I am working at the Open University and have recently been involved in creating and agreeing ways that the institution can move forward in developing its approach to teaching and learning for students to ensure a baseline of consistency in what is provided for  students.  This is not only an issue of quality control, but also approaches to teaching and learning that don't make assumptions about the motivations and interests of students coming to our institution to learn.   

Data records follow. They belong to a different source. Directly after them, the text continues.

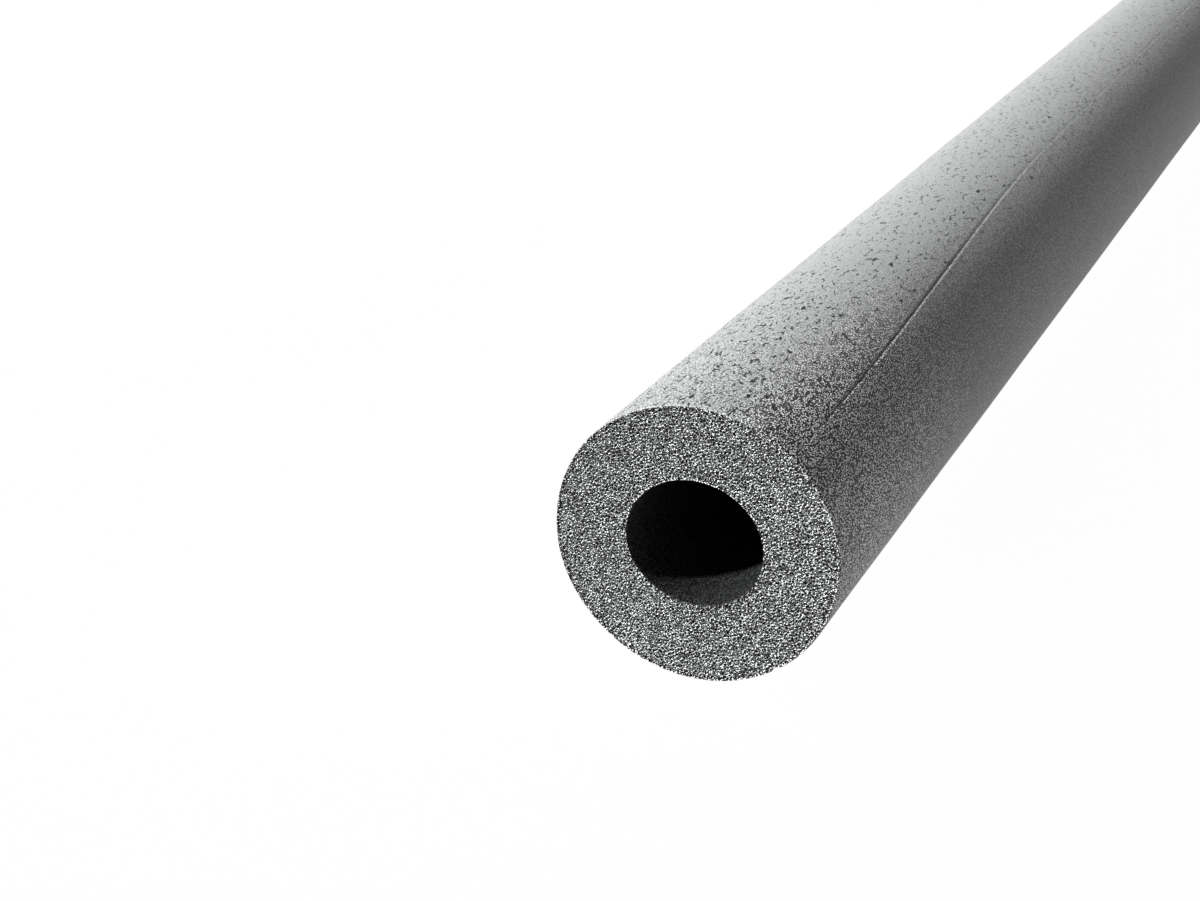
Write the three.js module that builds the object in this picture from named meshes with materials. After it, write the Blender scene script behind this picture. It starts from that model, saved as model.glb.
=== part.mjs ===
// One stock length of extruded polyethylene foam pipe lagging, lying level on its side.
// Millimetres, +Z up. +X runs along the tube, and the origin is on the middle of its
// underside, so the surface it lies on is z = 0.
import * as THREE from "three";

// Driving dimensions
const tubeLength = 1000;
const boreWidth = 23.2; // the bore is a little wider than high, as the soft foam settles
const boreHeight = 21.4;
const sideWall = 12.65;
const topWall = 12.6;
const bottomWall = 13.55; // thicker than the top, as the bore sits slightly high

// A multiple of four, so that a facet lies level along the underside of the tube.
const facetsAround = 96;

const foamGrey = 0x7b7e80;

// The outside of the tube, from the bore and its walls
const tubeWidth = boreWidth + 2 * sideWall;
const tubeHeight = boreHeight + bottomWall + topWall;
const boreCentre = bottomWall + boreHeight / 2;

// Half a facet turns every vertex off the lowest point and puts a flat there.
const halfFacet = Math.PI / facetsAround;

// Points of an oval whose lowest and highest facets are level, and touch its full height
function ovalPoints(width, height, centreHeight) {
  const reach = 1 / Math.cos(halfFacet);
  const points = [];
  for (let i = 0; i < facetsAround; i++) {
    const angle = (2 * i + 1) * halfFacet;
    const across = (width / 2) * reach * Math.cos(angle);
    const up = (height / 2) * reach * Math.sin(angle);
    points.push(new THREE.Vector2(across, centreHeight + up));
  }
  return points;
}

// The section: an oval ring, drawn with x across the tube and y up
function tubeSection() {
  const section = new THREE.Shape(ovalPoints(tubeWidth, tubeHeight, tubeHeight / 2));
  section.holes.push(new THREE.Path(ovalPoints(boreWidth, boreHeight, boreCentre)));
  return section;
}

// The section pushed along the tube, then turned so that its depth runs along +X
function foamTube() {
  const geometry = new THREE.ExtrudeGeometry(tubeSection(), {
    depth: tubeLength,
    steps: 1,
    bevelEnabled: false,
  });
  geometry.translate(0, 0, -tubeLength / 2);
  geometry.rotateX(Math.PI / 2);
  geometry.rotateZ(Math.PI / 2);
  const foam = new THREE.MeshStandardMaterial({
    color: foamGrey,
    roughness: 0.85,
    metalness: 0,
  });
  const tube = new THREE.Mesh(geometry, foam);
  tube.name = "foam_tube";
  return tube;
}

const lagging = new THREE.Group();
lagging.add(foamTube());

export default lagging;
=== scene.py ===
import math
import random

import bmesh
import bpy
from mathutils import Matrix, Quaternion, Vector, noise
from mathutils.geometry import delaunay_2d_cdt


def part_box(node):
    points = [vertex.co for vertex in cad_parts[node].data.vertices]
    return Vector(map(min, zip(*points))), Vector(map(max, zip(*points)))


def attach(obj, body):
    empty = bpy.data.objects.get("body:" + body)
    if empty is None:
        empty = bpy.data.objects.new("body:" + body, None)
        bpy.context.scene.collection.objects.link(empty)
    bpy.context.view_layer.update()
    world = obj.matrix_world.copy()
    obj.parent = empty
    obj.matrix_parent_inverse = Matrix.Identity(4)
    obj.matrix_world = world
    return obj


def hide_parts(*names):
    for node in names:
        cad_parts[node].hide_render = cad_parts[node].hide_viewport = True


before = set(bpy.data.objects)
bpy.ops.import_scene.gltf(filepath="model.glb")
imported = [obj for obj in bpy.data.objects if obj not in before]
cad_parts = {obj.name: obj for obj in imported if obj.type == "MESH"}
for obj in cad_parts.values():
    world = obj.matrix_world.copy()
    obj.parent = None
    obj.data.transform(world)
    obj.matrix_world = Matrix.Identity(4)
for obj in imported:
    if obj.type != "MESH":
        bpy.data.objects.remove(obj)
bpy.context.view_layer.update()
mm = 0.001
samePlace = 1e-6  # m, points nearer than this are one point
tubeLow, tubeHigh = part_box("foam_tube")
tubeLength = tubeHigh.x - tubeLow.x
print("frame loaded, tube", [round(side / mm, 1) for side in tubeHigh - tubeLow], "mm")


# the photo's view of the near cut end
viewpoint = {
    "fromNearEnd": (-253.39, -99.34, 155.73),  # mm, from the foot of the cut end
    "yaw": 24.55,  # degrees from +X towards +Y
    "pitch": 23.03,  # degrees down
    "roll": 0.45,  # degrees
    "lens": 57.12,  # mm
    "sensorWidth": 36,  # mm
    "clip": (0.01, 20),  # m, the nearest and the furthest that shows
}


def placeCamera():
    camera = bpy.data.objects.new("camera", bpy.data.cameras.new("camera"))
    bpy.context.scene.collection.objects.link(camera)
    bpy.context.scene.camera = camera
    camera.data.lens = viewpoint["lens"]
    camera.data.sensor_width = viewpoint["sensorWidth"]
    camera.data.clip_start, camera.data.clip_end = viewpoint["clip"]
    yaw, pitch = math.radians(viewpoint["yaw"]), math.radians(viewpoint["pitch"])
    ahead = Vector((math.cos(yaw) * math.cos(pitch), math.sin(yaw) * math.cos(pitch), -math.sin(pitch)))
    roll = Quaternion((0, 0, 1), math.radians(viewpoint["roll"]))
    camera.rotation_mode = "QUATERNION"
    camera.rotation_quaternion = ahead.to_track_quat("-Z", "Y") @ roll
    camera.location = Vector(viewpoint["fromNearEnd"]) * mm + Vector((tubeLow.x, 0, tubeLow.z))


placeCamera()
print("camera placed")


class Oval:  # one outline of the tube's section
    def __init__(self, low, high):
        self.halfWidth = (high.y - low.y) / 2
        self.halfHeight = (high.z - low.z) / 2
        self.y = (high.y + low.y) / 2
        self.z = (high.z + low.z) / 2

    def at(self, angle, proud=0.0):  # angle from +Y, up over the top
        return (self.y + (self.halfWidth + proud) * math.cos(angle),
                self.z + (self.halfHeight + proud) * math.sin(angle))

    def share(self, y, z, proud=0.0):  # 1 on the outline, less inside it
        return math.hypot((y - self.y) / (self.halfWidth + proud), (z - self.z) / (self.halfHeight + proud))


def boreBox():  # the box of the CAD tube's inner points
    middle = (tubeLow + tubeHigh) / 2
    midWall = 0.36 * (tubeHigh.z - tubeLow.z)  # the points on the bore are nearer the middle than this
    inner = [v.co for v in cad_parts["foam_tube"].data.vertices
             if math.hypot(v.co.y - middle.y, v.co.z - middle.z) < midWall]
    ys, zs = [p.y for p in inner], [p.z for p in inner]
    return Vector((tubeLow.x, min(ys), min(zs))), Vector((tubeHigh.x, max(ys), max(zs)))


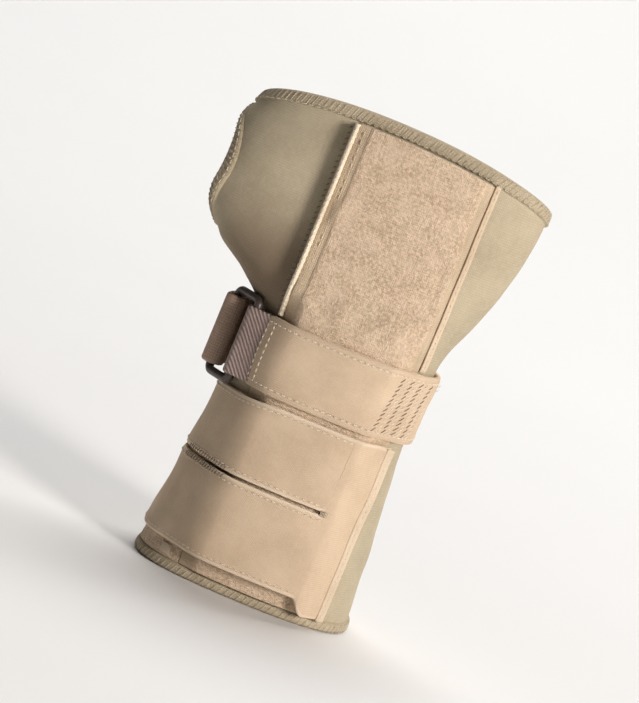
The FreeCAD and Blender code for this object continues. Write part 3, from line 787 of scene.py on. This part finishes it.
# rows up the pocket from its foot to its mouth, columns across it at equal steps of x
def pocketGrid(side, v, u):
    low = pockets["low"]
    window = sleeve["backPocket"] if side < 0 else sleeve["palmPocket"]
    x = window[0] + (window[1] - window[0]) * u[None, :]
    z = low + 140 * v[:, None] + 0 * x
    for _ in range(5):
        t = angleAtX(x, z, side)
        z = low + (topAt(t[-1], pockets["gapToHem"]) - low)[None, :] * v[:, None]
    return t, z, x + 0 * z


# how far the cover swells off the stay: a coarse sheet of it, sewn down along both long edges and held under
# the strap, is cut a little too wide, blown outwards as cloth for some frames, and its outward moves are kept
def pocketFullness(name, side):
    v, u = np.linspace(0, 1, pockets["simRows"]), np.linspace(0, 1, pockets["simCols"])
    t, z, x = pocketGrid(side, v, u)
    p, across, up, out = directions(t, z, pockets["base"], coverPoint, side=side)
    mesh = bpy.data.meshes.new(name + "Coarse")
    mesh.from_pydata(((p + place) * 0.001).reshape(-1, 3).tolist(), [], gridQuads(len(v), len(u))[:, ::-1].tolist())
    coarse = addObject(name + "Coarse", mesh)
    held = (u[None, :] < 0.001) | (u[None, :] > 0.999) | (z < pockets["heldBelow"])
    sewn = coarse.vertex_groups.new(name="sewn")
    sewn.add(np.flatnonzero(held).tolist(), 1.0, "REPLACE")
    sim = coarse.modifiers.new("cloth", "CLOTH")
    for key, value in (("quality", pockets["simQuality"]), ("mass", pockets["simMass"]),
                       ("vertex_group_mass", "sewn"), ("shrink_min", -pockets["slack"]), ("use_pressure", True),
                       ("uniform_pressure_force", pockets["pressure"])):
        setattr(sim.settings, key, value)
    sim.settings.effector_weights.gravity = 0
    sim.point_cache.frame_start, sim.point_cache.frame_end = 1, pockets["simFrames"]
    for step in range(1, pockets["simFrames"] + 1):
        bpy.context.scene.frame_set(step)
    posed = coarse.evaluated_get(bpy.context.evaluated_depsgraph_get()).to_mesh()
    moved = np.empty(len(posed.vertices) * 3, np.float32)
    posed.vertices.foreach_get("co", moved)
    moved = moved.reshape(p.shape) * 1000 - place - p
    bpy.data.objects.remove(coarse)
    bpy.context.scene.frame_set(1)
    swell = (moved * out).sum(-1)
    print(name, "swells by", round(float(swell.max()), 2), "mm")
    return v, u, np.clip(swell, -0.3, pockets["cap"])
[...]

This agenda for change is also influenced by UK government policy and ideas by many people about the nature of learning in the future - academics, financila people, policy makers, student support services, students and comentators on our environment, employers, politicians etc.     Overall in this conversation is a sense of 'change' driven by technology - elearning, open educational resources etc,  and I was struck by a comment in the introductory prezzi suggesting that the structure of 'old' universities, the physical form of the classroom determined the approach to learning as - well, one way and non-constructive, delivery rather than participatory.   I am not sure I agree, the oldest universities brought people together in a very positive way, yes to learn, but also to share and to discover knowledge together -  these groups were and are inherently social, so what was and is the key to learning for a whole institution?

Possible Project

a learning design to help to find the locus of curriculum for an institution,  is this the process of delivery?  the mission?  the students left to define learning?  

Parameters:   the nature of certification,  what will badges do for people ( that haven't already got degrees, the social trappings of approval and cultural capital of working in a university?